▸ To be done
Repeat exactly the lines running from the line that contains "height_screw(-1, front, base))" to the line that contains "if empty is"; include both ends and add nothing.
--*--
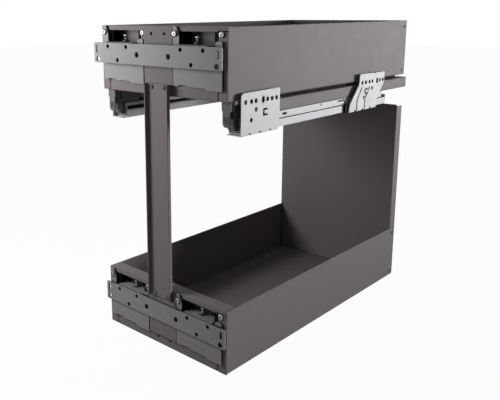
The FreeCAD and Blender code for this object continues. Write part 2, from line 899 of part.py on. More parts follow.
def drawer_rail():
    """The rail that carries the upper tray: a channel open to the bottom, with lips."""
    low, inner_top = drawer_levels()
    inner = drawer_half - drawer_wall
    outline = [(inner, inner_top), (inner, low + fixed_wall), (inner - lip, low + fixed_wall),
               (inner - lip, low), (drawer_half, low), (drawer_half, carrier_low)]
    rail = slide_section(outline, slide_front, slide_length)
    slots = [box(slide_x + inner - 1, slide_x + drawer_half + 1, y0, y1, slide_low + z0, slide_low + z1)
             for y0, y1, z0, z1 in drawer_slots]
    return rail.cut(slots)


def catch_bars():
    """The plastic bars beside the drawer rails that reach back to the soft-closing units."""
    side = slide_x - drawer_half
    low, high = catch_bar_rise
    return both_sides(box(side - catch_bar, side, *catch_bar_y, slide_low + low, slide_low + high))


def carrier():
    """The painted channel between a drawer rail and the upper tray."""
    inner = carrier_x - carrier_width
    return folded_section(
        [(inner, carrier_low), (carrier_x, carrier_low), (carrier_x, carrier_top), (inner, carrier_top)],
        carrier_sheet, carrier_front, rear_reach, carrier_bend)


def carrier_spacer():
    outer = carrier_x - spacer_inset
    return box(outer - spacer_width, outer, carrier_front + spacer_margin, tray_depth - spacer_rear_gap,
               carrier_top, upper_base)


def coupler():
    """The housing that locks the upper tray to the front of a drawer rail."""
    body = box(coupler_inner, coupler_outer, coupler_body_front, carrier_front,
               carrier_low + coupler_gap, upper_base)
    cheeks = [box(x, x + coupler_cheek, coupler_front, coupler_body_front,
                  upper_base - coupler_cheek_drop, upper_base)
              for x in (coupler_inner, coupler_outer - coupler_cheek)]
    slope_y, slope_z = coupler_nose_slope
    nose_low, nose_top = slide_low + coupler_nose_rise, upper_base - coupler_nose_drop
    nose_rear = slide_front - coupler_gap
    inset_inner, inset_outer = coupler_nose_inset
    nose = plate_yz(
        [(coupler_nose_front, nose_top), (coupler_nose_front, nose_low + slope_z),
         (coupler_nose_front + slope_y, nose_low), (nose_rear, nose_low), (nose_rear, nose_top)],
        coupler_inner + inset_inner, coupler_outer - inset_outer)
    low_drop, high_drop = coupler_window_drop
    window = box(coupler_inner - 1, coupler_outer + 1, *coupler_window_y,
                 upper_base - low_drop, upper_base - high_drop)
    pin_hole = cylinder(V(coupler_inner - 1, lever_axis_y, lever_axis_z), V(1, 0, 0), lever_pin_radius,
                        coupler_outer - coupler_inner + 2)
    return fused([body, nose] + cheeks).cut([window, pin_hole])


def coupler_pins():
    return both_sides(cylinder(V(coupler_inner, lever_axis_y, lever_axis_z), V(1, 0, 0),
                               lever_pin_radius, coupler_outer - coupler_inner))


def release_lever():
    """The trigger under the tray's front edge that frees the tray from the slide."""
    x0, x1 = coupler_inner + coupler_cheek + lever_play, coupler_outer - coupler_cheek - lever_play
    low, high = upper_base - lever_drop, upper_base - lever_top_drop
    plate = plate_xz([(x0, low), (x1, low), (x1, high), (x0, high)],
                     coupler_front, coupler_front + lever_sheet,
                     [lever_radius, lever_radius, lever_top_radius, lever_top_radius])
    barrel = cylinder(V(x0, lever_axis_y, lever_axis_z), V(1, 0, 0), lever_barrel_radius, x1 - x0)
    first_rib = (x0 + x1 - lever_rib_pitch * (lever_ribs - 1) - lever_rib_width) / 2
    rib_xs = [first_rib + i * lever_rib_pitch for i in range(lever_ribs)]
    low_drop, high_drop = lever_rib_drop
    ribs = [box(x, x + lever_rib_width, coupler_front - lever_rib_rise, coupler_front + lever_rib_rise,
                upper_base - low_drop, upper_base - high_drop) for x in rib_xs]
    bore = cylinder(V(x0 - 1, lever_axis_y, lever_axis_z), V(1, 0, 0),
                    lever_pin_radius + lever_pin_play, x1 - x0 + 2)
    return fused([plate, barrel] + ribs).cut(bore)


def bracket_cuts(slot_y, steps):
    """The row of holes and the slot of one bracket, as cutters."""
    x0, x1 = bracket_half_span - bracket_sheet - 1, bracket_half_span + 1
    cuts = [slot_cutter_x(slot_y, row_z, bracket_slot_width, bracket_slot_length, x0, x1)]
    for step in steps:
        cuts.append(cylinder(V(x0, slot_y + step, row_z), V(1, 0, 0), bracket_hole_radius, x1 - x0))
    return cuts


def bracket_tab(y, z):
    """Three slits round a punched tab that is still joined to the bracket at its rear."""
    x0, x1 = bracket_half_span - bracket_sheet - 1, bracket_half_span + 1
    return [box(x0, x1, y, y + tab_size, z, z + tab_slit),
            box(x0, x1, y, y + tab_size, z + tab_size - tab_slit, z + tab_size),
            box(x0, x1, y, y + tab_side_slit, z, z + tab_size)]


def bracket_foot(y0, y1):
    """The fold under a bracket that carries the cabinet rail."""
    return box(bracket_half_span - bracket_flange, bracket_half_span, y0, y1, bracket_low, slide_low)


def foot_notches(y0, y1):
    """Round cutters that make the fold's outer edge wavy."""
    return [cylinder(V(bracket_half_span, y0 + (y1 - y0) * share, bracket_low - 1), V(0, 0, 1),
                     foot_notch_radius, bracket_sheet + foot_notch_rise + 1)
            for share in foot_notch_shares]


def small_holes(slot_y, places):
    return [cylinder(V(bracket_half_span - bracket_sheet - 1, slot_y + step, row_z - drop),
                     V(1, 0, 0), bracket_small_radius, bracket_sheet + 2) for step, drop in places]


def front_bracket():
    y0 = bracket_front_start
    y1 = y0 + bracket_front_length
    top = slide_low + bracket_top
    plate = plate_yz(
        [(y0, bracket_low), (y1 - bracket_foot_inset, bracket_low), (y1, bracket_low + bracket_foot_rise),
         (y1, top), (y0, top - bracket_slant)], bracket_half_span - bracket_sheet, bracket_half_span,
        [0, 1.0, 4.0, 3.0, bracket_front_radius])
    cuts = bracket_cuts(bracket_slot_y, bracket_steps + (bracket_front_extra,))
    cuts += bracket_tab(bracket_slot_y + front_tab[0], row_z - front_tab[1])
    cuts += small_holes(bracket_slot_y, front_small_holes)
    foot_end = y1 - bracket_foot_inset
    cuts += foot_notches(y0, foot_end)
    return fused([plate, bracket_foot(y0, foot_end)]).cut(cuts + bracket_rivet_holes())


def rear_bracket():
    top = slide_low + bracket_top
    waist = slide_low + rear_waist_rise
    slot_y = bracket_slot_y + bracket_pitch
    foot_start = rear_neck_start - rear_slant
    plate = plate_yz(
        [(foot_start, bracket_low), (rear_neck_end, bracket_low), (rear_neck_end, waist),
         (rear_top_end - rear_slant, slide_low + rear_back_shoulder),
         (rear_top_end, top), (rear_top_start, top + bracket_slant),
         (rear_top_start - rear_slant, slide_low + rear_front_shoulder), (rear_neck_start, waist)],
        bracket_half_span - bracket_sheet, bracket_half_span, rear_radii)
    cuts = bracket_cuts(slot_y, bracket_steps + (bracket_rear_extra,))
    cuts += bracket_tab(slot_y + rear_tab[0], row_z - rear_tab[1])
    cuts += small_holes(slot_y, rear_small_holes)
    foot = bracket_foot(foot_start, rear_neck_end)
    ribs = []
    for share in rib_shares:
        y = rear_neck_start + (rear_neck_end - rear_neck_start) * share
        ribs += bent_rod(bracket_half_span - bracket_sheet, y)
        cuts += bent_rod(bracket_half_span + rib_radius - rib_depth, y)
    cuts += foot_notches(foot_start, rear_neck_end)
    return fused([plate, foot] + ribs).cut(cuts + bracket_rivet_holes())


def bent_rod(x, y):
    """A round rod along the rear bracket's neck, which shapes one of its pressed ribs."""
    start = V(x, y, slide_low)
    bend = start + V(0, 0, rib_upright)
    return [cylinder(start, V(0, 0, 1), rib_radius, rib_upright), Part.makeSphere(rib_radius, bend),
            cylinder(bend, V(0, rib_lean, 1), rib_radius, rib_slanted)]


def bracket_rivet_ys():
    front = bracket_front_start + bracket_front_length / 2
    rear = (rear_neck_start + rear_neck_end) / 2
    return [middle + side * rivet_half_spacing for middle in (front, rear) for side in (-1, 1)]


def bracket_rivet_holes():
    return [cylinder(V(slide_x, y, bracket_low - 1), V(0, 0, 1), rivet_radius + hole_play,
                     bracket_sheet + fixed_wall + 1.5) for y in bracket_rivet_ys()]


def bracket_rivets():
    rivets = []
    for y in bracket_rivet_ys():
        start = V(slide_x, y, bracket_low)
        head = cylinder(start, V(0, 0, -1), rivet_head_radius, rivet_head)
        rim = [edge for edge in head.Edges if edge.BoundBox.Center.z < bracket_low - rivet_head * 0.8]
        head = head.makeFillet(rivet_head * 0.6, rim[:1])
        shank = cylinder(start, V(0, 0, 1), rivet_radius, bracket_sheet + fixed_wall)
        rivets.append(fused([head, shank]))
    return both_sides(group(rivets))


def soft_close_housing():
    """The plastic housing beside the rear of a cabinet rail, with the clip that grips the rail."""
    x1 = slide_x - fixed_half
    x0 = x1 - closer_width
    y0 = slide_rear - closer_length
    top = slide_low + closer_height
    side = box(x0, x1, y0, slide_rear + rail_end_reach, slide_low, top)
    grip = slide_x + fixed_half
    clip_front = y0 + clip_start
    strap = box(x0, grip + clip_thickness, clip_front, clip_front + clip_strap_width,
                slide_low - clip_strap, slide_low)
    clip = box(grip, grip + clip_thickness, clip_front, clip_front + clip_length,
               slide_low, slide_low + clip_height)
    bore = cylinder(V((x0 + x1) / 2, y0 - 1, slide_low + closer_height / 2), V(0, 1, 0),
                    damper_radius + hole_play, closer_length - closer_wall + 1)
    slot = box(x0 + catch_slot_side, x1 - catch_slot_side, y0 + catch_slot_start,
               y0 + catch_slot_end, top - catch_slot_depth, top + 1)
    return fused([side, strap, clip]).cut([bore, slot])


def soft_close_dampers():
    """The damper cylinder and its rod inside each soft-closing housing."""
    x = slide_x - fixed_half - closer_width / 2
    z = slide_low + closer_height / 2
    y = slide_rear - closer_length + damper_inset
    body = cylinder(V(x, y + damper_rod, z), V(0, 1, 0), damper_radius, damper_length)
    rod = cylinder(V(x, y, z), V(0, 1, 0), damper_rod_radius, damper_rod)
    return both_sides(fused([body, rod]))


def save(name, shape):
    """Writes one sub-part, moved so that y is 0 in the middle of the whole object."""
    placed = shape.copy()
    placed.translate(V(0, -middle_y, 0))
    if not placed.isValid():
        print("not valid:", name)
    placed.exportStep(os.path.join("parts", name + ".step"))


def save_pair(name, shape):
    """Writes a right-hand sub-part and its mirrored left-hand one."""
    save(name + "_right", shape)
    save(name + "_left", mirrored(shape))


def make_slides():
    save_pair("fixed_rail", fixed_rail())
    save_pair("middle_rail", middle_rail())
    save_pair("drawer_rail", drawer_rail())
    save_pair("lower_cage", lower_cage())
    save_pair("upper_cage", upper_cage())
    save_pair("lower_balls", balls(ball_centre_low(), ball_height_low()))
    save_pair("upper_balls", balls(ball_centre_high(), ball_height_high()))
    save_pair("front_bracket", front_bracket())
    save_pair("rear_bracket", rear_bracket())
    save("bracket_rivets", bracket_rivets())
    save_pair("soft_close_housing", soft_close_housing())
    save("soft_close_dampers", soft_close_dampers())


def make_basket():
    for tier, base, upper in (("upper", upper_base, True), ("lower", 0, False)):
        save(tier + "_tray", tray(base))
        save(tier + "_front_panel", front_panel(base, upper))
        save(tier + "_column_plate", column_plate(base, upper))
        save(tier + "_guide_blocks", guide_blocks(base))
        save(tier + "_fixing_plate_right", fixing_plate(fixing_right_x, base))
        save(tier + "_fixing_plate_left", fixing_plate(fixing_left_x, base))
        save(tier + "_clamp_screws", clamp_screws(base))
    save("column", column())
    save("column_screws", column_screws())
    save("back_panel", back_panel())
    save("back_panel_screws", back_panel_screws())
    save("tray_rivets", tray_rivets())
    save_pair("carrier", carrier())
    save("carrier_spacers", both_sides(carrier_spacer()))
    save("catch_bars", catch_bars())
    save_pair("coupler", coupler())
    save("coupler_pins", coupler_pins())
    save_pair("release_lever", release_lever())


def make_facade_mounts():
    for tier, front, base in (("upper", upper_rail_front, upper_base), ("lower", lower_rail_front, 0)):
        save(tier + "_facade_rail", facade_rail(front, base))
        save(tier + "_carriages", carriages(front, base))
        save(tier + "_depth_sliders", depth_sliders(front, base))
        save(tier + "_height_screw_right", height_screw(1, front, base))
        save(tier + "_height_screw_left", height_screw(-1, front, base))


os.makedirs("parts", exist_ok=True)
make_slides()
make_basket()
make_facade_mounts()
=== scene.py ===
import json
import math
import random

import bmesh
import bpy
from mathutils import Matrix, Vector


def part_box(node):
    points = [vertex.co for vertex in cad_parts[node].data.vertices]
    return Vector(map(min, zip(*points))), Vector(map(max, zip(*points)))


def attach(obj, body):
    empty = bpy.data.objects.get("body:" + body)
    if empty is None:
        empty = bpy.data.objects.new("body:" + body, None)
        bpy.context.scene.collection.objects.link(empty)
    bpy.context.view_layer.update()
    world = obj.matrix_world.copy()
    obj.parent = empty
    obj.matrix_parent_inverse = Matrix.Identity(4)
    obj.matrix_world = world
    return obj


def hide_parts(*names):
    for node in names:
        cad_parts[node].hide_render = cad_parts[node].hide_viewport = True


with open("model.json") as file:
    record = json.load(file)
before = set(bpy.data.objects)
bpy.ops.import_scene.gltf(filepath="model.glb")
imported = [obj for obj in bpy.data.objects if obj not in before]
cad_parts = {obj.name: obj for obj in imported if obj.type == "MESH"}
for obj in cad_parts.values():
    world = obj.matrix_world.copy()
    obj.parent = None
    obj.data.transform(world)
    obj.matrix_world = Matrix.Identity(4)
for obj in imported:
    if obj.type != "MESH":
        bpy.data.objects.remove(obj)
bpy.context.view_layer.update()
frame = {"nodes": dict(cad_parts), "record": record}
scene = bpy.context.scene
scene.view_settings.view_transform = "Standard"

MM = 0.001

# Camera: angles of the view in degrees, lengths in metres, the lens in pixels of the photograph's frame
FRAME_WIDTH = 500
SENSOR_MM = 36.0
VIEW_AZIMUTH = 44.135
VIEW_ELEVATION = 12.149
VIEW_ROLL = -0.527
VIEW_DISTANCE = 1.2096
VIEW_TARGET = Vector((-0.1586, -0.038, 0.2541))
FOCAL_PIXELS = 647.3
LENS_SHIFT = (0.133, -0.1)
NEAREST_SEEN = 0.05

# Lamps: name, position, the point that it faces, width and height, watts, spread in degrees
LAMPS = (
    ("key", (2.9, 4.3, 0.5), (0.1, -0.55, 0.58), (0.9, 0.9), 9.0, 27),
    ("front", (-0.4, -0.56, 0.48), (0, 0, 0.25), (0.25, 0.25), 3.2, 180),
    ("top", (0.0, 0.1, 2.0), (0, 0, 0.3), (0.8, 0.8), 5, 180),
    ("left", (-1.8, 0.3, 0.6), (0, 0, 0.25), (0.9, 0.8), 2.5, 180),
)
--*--
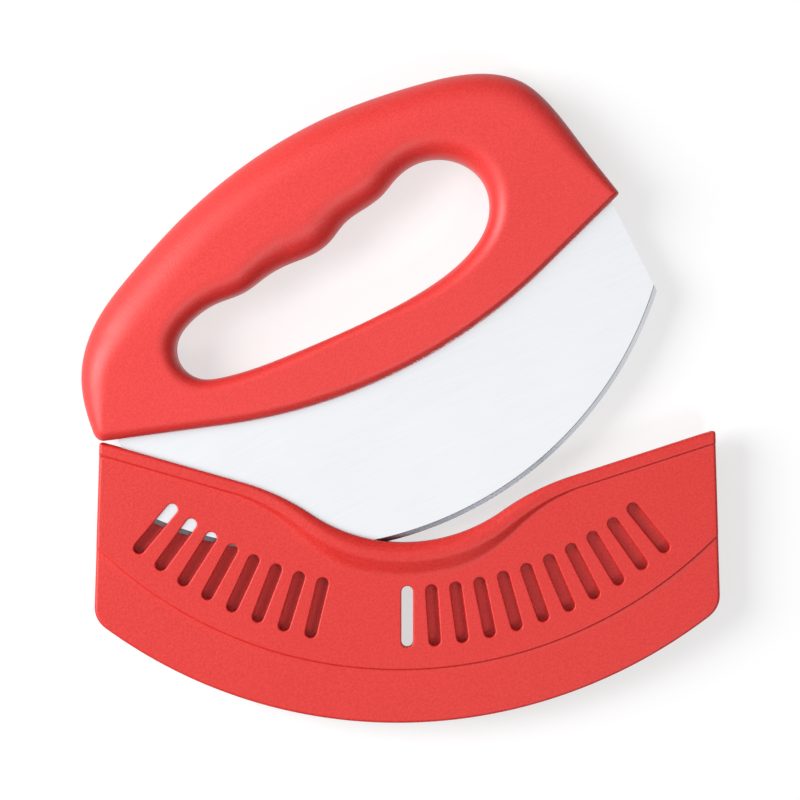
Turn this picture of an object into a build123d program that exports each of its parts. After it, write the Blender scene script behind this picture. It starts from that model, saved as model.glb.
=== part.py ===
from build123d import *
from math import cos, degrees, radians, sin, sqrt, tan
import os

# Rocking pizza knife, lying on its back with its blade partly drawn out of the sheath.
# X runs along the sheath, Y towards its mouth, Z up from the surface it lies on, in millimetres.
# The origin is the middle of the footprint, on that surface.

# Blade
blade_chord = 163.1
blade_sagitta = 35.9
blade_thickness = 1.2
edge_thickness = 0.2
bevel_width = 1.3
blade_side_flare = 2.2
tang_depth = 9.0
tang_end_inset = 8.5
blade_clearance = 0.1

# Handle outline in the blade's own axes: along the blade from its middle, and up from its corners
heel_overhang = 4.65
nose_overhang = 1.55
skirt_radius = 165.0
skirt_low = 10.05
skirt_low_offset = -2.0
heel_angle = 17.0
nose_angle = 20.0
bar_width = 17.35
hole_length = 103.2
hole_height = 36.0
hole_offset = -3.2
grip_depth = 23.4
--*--
▸ Task solution
        save(tier + "_height_screw_left", height_screw(-1, front, base))


os.makedirs("parts", exist_ok=True)
make_slides()
make_basket()
make_facade_mounts()
=== scene.py ===
import json
import math
import random

import bmesh
import bpy
from mathutils import Matrix, Vector


def part_box(node):
    points = [vertex.co for vertex in cad_parts[node].data.vertices]
    return Vector(map(min, zip(*points))), Vector(map(max, zip(*points)))


def attach(obj, body):
    empty = bpy.data.objects.get("body:" + body)
    if empty is None:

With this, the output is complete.